§ WORK REQUIRED:
Write the material out again exactly as it stands.
===============
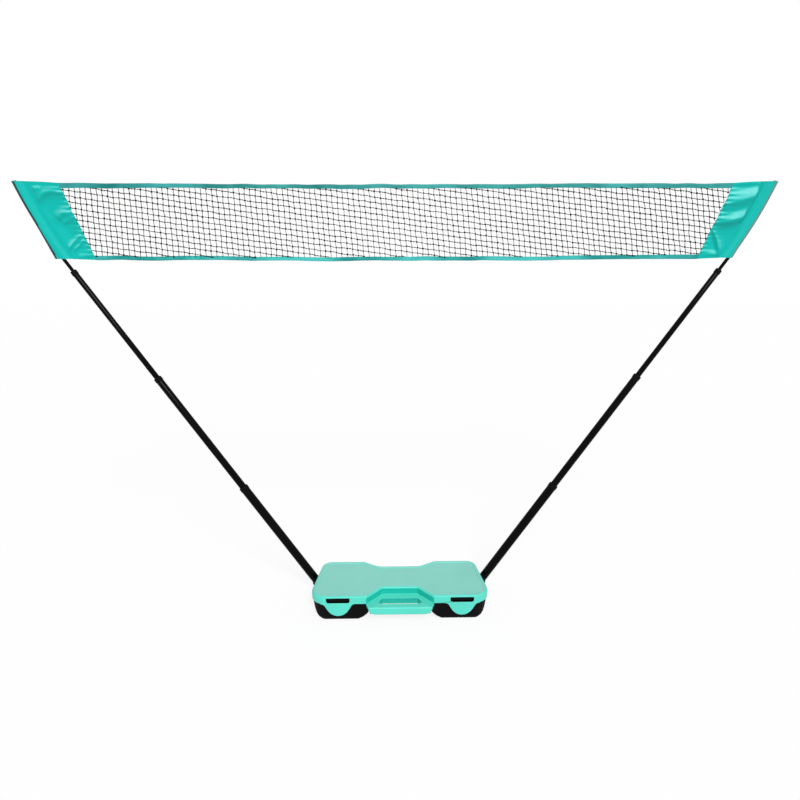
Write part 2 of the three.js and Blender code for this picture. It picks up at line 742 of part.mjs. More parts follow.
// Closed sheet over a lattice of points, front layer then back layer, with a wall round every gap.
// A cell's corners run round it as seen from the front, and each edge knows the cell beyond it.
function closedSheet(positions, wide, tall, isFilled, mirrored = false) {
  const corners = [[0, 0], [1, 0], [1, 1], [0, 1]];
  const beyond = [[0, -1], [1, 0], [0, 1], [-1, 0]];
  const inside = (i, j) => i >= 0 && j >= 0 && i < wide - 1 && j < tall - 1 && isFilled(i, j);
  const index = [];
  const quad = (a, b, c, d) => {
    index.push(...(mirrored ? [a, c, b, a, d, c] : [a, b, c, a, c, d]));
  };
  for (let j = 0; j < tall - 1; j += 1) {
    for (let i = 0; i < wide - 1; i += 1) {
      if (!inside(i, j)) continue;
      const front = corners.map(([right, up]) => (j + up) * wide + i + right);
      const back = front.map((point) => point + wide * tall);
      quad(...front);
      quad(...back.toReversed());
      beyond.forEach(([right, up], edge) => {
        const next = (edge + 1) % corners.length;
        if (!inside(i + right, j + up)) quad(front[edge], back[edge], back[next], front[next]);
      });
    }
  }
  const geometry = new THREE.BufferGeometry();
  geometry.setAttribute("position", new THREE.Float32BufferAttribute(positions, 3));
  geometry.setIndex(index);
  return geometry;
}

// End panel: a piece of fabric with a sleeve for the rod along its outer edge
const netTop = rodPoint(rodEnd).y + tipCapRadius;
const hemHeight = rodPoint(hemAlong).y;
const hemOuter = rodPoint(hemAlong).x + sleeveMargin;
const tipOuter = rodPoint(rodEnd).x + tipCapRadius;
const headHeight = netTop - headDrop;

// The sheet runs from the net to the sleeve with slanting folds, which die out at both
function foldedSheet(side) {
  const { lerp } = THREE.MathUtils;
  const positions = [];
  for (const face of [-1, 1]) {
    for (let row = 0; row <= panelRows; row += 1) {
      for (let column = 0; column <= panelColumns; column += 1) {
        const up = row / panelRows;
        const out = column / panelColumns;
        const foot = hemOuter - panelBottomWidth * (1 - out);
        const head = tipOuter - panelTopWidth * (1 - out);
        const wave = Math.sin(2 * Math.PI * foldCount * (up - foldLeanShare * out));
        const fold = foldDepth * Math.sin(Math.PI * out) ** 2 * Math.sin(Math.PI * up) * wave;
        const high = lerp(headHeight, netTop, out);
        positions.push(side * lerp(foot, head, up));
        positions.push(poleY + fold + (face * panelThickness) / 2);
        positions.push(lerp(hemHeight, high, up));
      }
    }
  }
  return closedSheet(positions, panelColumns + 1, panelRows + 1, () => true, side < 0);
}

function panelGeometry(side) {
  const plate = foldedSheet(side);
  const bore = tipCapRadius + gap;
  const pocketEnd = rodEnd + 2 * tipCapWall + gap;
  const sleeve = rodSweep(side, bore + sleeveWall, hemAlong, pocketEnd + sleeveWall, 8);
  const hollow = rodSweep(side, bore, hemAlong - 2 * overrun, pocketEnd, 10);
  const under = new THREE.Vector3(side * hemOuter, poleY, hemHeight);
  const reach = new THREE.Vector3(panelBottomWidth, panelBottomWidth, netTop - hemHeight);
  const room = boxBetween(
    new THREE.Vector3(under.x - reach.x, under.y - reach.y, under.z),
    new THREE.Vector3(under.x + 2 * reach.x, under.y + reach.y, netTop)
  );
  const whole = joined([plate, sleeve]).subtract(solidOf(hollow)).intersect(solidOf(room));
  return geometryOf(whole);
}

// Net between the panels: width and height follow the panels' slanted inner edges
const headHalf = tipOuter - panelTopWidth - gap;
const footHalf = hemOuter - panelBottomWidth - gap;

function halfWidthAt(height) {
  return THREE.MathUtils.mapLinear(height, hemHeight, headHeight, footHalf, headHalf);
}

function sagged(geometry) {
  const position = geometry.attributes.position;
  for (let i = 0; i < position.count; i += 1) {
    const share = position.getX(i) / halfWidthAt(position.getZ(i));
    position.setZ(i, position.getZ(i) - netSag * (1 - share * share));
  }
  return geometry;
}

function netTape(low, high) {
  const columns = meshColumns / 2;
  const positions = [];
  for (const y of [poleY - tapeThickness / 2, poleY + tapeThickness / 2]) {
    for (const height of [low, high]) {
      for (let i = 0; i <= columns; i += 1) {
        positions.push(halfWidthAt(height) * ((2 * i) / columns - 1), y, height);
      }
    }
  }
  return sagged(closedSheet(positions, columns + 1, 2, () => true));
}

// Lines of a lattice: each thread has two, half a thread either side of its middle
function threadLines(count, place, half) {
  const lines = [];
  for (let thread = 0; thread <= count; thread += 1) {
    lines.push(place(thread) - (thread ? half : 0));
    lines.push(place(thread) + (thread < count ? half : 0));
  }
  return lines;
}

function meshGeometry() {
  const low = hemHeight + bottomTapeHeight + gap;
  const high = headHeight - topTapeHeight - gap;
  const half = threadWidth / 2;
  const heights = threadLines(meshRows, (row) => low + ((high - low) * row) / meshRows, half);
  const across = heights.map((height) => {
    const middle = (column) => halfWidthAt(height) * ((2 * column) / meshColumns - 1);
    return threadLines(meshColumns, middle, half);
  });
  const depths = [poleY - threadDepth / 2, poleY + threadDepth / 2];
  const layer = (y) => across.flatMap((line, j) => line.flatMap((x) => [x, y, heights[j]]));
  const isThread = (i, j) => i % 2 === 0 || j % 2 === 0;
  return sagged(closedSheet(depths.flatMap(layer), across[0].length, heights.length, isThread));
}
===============
§ RIGHT ANSWER:
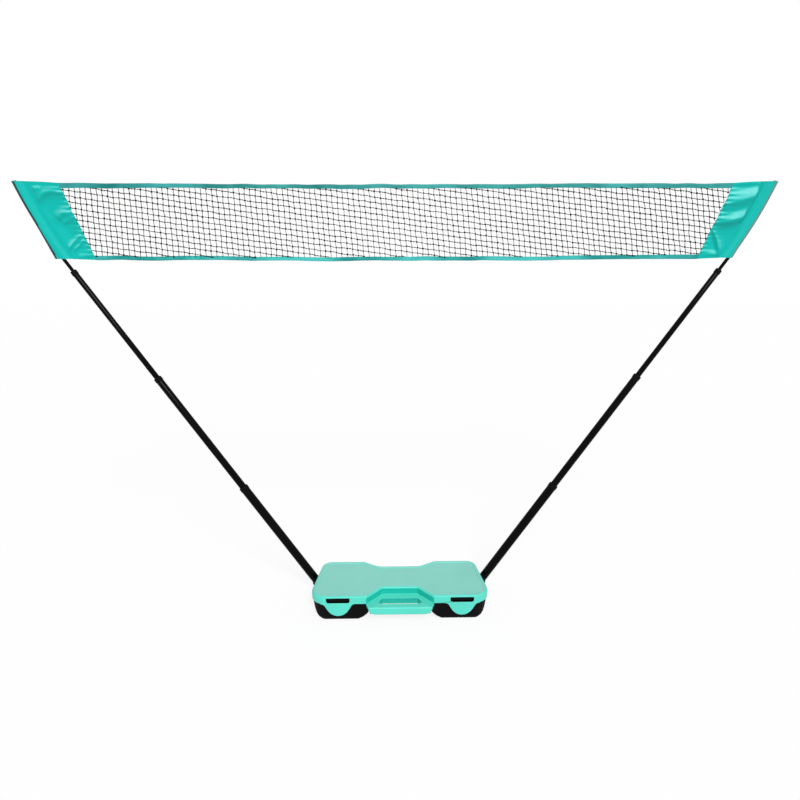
Write part 2 of the three.js and Blender code for this picture. It picks up at line 742 of part.mjs. More parts follow.
// Closed sheet over a lattice of points, front layer then back layer, with a wall round every gap.
// A cell's corners run round it as seen from the front, and each edge knows the cell beyond it.
function closedSheet(positions, wide, tall, isFilled, mirrored = false) {
  const corners = [[0, 0], [1, 0], [1, 1], [0, 1]];
  const beyond = [[0, -1], [1, 0], [0, 1], [-1, 0]];
  const inside = (i, j) => i >= 0 && j >= 0 && i < wide - 1 && j < tall - 1 && isFilled(i, j);
  const index = [];
  const quad = (a, b, c, d) => {
    index.push(...(mirrored ? [a, c, b, a, d, c] : [a, b, c, a, c, d]));
  };
  for (let j = 0; j < tall - 1; j += 1) {
    for (let i = 0; i < wide - 1; i += 1) {
      if (!inside(i, j)) continue;
      const front = corners.map(([right, up]) => (j + up) * wide + i + right);
      const back = front.map((point) => point + wide * tall);
      quad(...front);
      quad(...back.toReversed());
      beyond.forEach(([right, up], edge) => {
        const next = (edge + 1) % corners.length;
        if (!inside(i + right, j + up)) quad(front[edge], back[edge], back[next], front[next]);
      });
    }
  }
  const geometry = new THREE.BufferGeometry();
  geometry.setAttribute("position", new THREE.Float32BufferAttribute(positions, 3));
  geometry.setIndex(index);
  return geometry;
}

// End panel: a piece of fabric with a sleeve for the rod along its outer edge
const netTop = rodPoint(rodEnd).y + tipCapRadius;
const hemHeight = rodPoint(hemAlong).y;
const hemOuter = rodPoint(hemAlong).x + sleeveMargin;
const tipOuter = rodPoint(rodEnd).x + tipCapRadius;
const headHeight = netTop - headDrop;

// The sheet runs from the net to the sleeve with slanting folds, which die out at both
function foldedSheet(side) {
  const { lerp } = THREE.MathUtils;
  const positions = [];
  for (const face of [-1, 1]) {
    for (let row = 0; row <= panelRows; row += 1) {
      for (let column = 0; column <= panelColumns; column += 1) {
        const up = row / panelRows;
        const out = column / panelColumns;
        const foot = hemOuter - panelBottomWidth * (1 - out);
        const head = tipOuter - panelTopWidth * (1 - out);
        const wave = Math.sin(2 * Math.PI * foldCount * (up - foldLeanShare * out));
        const fold = foldDepth * Math.sin(Math.PI * out) ** 2 * Math.sin(Math.PI * up) * wave;
        const high = lerp(headHeight, netTop, out);
        positions.push(side * lerp(foot, head, up));
        positions.push(poleY + fold + (face * panelThickness) / 2);
        positions.push(lerp(hemHeight, high, up));
      }
    }
  }
  return closedSheet(positions, panelColumns + 1, panelRows + 1, () => true, side < 0);
}

function panelGeometry(side) {
  const plate = foldedSheet(side);
  const bore = tipCapRadius + gap;
  const pocketEnd = rodEnd + 2 * tipCapWall + gap;
  const sleeve = rodSweep(side, bore + sleeveWall, hemAlong, pocketEnd + sleeveWall, 8);
  const hollow = rodSweep(side, bore, hemAlong - 2 * overrun, pocketEnd, 10);
  const under = new THREE.Vector3(side * hemOuter, poleY, hemHeight);
  const reach = new THREE.Vector3(panelBottomWidth, panelBottomWidth, netTop - hemHeight);
  const room = boxBetween(
    new THREE.Vector3(under.x - reach.x, under.y - reach.y, under.z),
    new THREE.Vector3(under.x + 2 * reach.x, under.y + reach.y, netTop)
  );
  const whole = joined([plate, sleeve]).subtract(solidOf(hollow)).intersect(solidOf(room));
  return geometryOf(whole);
}

// Net between the panels: width and height follow the panels' slanted inner edges
const headHalf = tipOuter - panelTopWidth - gap;
const footHalf = hemOuter - panelBottomWidth - gap;

function halfWidthAt(height) {
  return THREE.MathUtils.mapLinear(height, hemHeight, headHeight, footHalf, headHalf);
}

function sagged(geometry) {
  const position = geometry.attributes.position;
  for (let i = 0; i < position.count; i += 1) {
    const share = position.getX(i) / halfWidthAt(position.getZ(i));
    position.setZ(i, position.getZ(i) - netSag * (1 - share * share));
  }
  return geometry;
}

function netTape(low, high) {
  const columns = meshColumns / 2;
  const positions = [];
  for (const y of [poleY - tapeThickness / 2, poleY + tapeThickness / 2]) {
    for (const height of [low, high]) {
      for (let i = 0; i <= columns; i += 1) {
        positions.push(halfWidthAt(height) * ((2 * i) / columns - 1), y, height);
      }
    }
  }
  return sagged(closedSheet(positions, columns + 1, 2, () => true));
}

// Lines of a lattice: each thread has two, half a thread either side of its middle
function threadLines(count, place, half) {
  const lines = [];
  for (let thread = 0; thread <= count; thread += 1) {
    lines.push(place(thread) - (thread ? half : 0));
    lines.push(place(thread) + (thread < count ? half : 0));
  }
  return lines;
}

function meshGeometry() {
  const low = hemHeight + bottomTapeHeight + gap;
  const high = headHeight - topTapeHeight - gap;
  const half = threadWidth / 2;
  const heights = threadLines(meshRows, (row) => low + ((high - low) * row) / meshRows, half);
  const across = heights.map((height) => {
    const middle = (column) => halfWidthAt(height) * ((2 * column) / meshColumns - 1);
    return threadLines(meshColumns, middle, half);
  });
  const depths = [poleY - threadDepth / 2, poleY + threadDepth / 2];
  const layer = (y) => across.flatMap((line, j) => line.flatMap((x) => [x, y, heights[j]]));
  const isThread = (i, j) => i % 2 === 0 || j % 2 === 0;
  return sagged(closedSheet(depths.flatMap(layer), across[0].length, heights.length, isThread));
}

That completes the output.